Tende piedade das moças pequenas das ruas transversais
Que de apoio na vida só têm Santa Janela da Consolação
E sonham exaltadas nos quartos humildes
Os olhos perdidos e o seio na mão.

Tende piedade da mulher no primeiro coito
Onde se cria a primeira alegria da Criação
E onde se consuma a tragédia dos anjos
E onde a morte encontra a vida em desintegração.

Tende piedade da mulher no instante do parto
Onde ela é como a água explodindo em convulsão
Onde ela é como a terra vomitando cólera
Onde ela é como a lua parindo desilusão.

Tende piedade das mulheres chamadas desquitadas
Porque nelas se refaz misteriosamente a virgindade
Mas tende piedade também das mulheres casadas
Que se sacrificam e se simplificam a troco de nada.

Tende piedade, Senhor, das mulheres chamadas vagabundas
Que são desgraçadas e são exploradas e são infecundas
Mas que vendem barato muito instante de esquecimento
E em paga o homem mata com a navalha, com o fogo, com o veneno.

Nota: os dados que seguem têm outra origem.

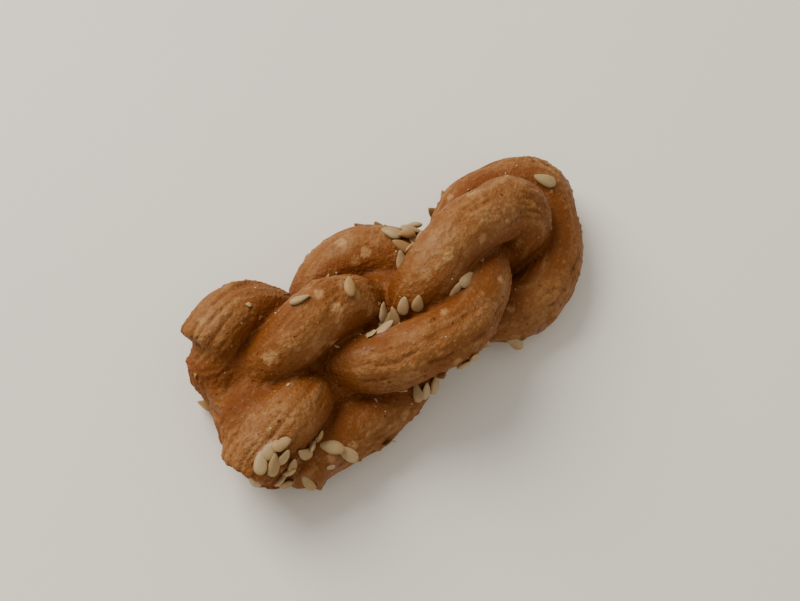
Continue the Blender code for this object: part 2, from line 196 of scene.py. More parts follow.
# Where seeds lie: a station along the twist in millimetres, and an angle round its long axis in degrees (0 is
# the near side, 90 the top, 180 the far side). Each trail: its first place, its last place, how many seeds,
# how far they stray in millimetres, and the heading they lie along in degrees (None: any)
AXIS_HEIGHT = 7.4 * MM
SEED_AXIS = Vector((0.8 * MM, -0.5 * MM, AXIS_HEIGHT))
OUTSIDE = 30.0 * MM
SEED_TRAILS = {
    "standing in the groove": ((-5.8, 62), (-0.7, 68), 2, 0.0, 53),
    "on the far shoulder": ((-12.9, 123), (-6.8, 116), 2, 0.0, 53),
    "at the groove's far end": ((4.0, 59), (5.9, 61), 2, 0.0, -22),
    "on the cut corner": ((-24.7, 32), (-26.6, 24), 6, 0.8, None),
    "below the cut corner": ((-23.5, 7), (-25.4, -12), 5, 0.7, None),
    "along the cut end's lower edge": ((-21.9, 14), (-17.2, -5), 8, 0.6, None),
    "under the cut end's lower edge": ((-22.4, -10), (-19.4, -6), 4, 0.5, None),
    "in the groove on top": ((-5.1, 75), (-2.4, 66), 6, 0.8, None),
    "in the gap behind the top lobe": ((1.8, 140), (6.4, 163), 9, 1.0, None),
    "below the near lobe": ((-6.8, 2), (-3.2, -8), 5, 0.4, 53),
    "along the near lobe's lower edge": ((-2.4, 12), (1.4, 20), 3, 0.6, 97),
    "on the folded end": ((24.3, 154), (25.2, -150), 2, 0.0, None),
    "low on the cut face": ((-25.8, -125), (-27.6, -16), 3, 0.4, None),
    "behind the cut end": ((-21.0, 178), (-14.5, 200), 5, 1.2, None),
    "in the groove behind": ((-4.0, 205), (3.5, 190), 6, 1.0, None),
    "under the fold": ((12.0, 200), (19.0, 215), 4, 1.0, None),
    "under the near side": ((4.0, -24), (13.0, -16), 4, 0.8, None),
}
SEED_SPACING = 1.15 * MM
SEED_NEIGHBOUR = 2.2 * MM
SEED_STACK = 0.16 * MM
SEED_TRIES = 30
SEED_RANDOM = 12

# ---- Sugar, crumbs and husks ----

KNOBS_PER_METRE = 2600.0
BIT_TILT = 0.6
SUGAR = {"Share": "sugar", "How Many": 1.2e5, "Apart": 0.5 * MM, "Smallest": 0.10 * MM,
         "Largest": 0.38 * MM, "Flatness": 0.6, "Roundness": 1, "Unevenness": 0.12 * MM, "Random": 3}
CRUMBS = {"Share": "crumbs", "How Many": 2.0e5, "Apart": 1.0 * MM, "Smallest": 0.25 * MM,
          "Largest": 0.75 * MM, "Flatness": 0.5, "Roundness": 2, "Unevenness": 0.4 * MM, "Random": 8}
CHIPS = {"Share": "crumbs", "How Many": 0.9e5, "Apart": 1.5 * MM, "Smallest": 0.4 * MM,
         "Largest": 0.95 * MM, "Flatness": 0.35, "Roundness": 2, "Unevenness": 0.6 * MM, "Random": 21}

# Husks: station and angle, as for seeds, and length in millimetres
HUSKS = {
    "under the near edge": (-11.3, -16, 2.8),
    "by the cut end": (-19.5, 8, 2.4),
    "in the groove on top": (-7.6, 66, 1.8),
    "behind the top lobe": (5.0, 150, 2.0),
}
HUSK_WIDTH = 0.5
HUSK_TIP = 0.04
HUSK_CURL = (0.15, 0.45)
HUSK_WAVE, HUSK_WAVES = 0.04, 5.0
HUSK_THICKNESS = 0.07 * MM
HUSK_RISE = 0.08 * MM
HUSK_STEPS = 7
HUSK_RANDOM = 5

# ---- Colours ----

CRUST_CREST = (0.258, 0.104, 0.027, 1.0)
CRUST_SIDE = (0.205, 0.066, 0.0115, 1.0)
# Browns for the creases, partly the crust's own browning and partly painted shade; the first is also painted
# shade in the pits and a plain dark brown for crumbs
CRUST_DARK_BROWN_AND_PAINTED_SHADE = (0.16, 0.041, 0.0045, 1.0)
CRUST_DEEP_BROWN_AND_PAINTED_SHADE = (0.13, 0.030, 0.0030, 1.0)
CRUST_GOLDEN = (0.34, 0.166, 0.058, 1.0)
# A toasted brown for patches, streaks and grain; also painted shade in the furrows, between the bubbles and
# round the seeds
CRUST_TOASTED_AND_PAINTED_SHADE = (0.17, 0.047, 0.006, 1.0)
GLAZE_DRIED = (0.56, 0.33, 0.13, 1.0)
GLAZE_TINT = (1.0, 0.90, 0.76, 1.0)
SEED_PALE = (0.47, 0.335, 0.175, 1.0)
SEED_OLIVE = (0.39, 0.285, 0.13, 1.0)
SEED_TOASTED = (0.34, 0.18, 0.06, 1.0)
SEED_STAINED = (0.20, 0.08, 0.018, 1.0)
SUGAR_WHITE = (0.62, 0.49, 0.32, 1.0)
SUGAR_STAINED = (0.42, 0.22, 0.08, 1.0)
HUSK_STRAW = (0.50, 0.36, 0.17, 1.0)
HUSK_DARK = (0.17, 0.09, 0.035, 1.0)
FLOOR_COLOUR = (0.90, 0.85, 0.74, 1.0)
FLOOR_CLOUD = (0.66, 0.64, 0.60, 1.0)
STREAK_PER_METRE = (150.0, 750.0, 750.0)
BUBBLE_SIZE = 0.6 * MM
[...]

Tende piedade, Senhor, das primeiras namoradas
De corpo hermético e coração patético
Que saem à rua felizes mas que sempre entram desgraçada
Que se crêem vestidas mas que em verdade vivem nuas.

Tende piedade, Senhor, de todas as mulheres
Que ninguém mais merece tanto amor e amizade
Que ninguém mais deseja tanto poesia e sinceridade
Que ninguém mais precisa tanto de alegria e serenidade.

Tende infinita piedade delas, Senhor, que são puras
Que são crianças e são trágicas e são belas
Que caminham ao sopro dos ventos e que pecam
E que têm a única emoção da vida nelas.

Tende piedade delas, Senhor, que uma me disse
Ter piedade de si mesma e de sua louca mocidade
E outra, à simples emoção do amor piedoso
Delirava e se desfazia em gozos de amor de carne.

Tende piedade delas, Senhor, que dentro delas
A vida fere mais fundo e mais fecundo
E o sexo está nelas, e o mundo está nelas
E a loucura reside nesse mundo.

Tende piedade, Senhor, das santas mulheres
Dos meninos velhos, dos homens humilhados - sede enfim
Piedoso com todos, que tudo merece piedade
E se piedade vos sobrar, Senhor, tende piedade de mim.” In, Desespero da Piedade, Vinicius de Moraes.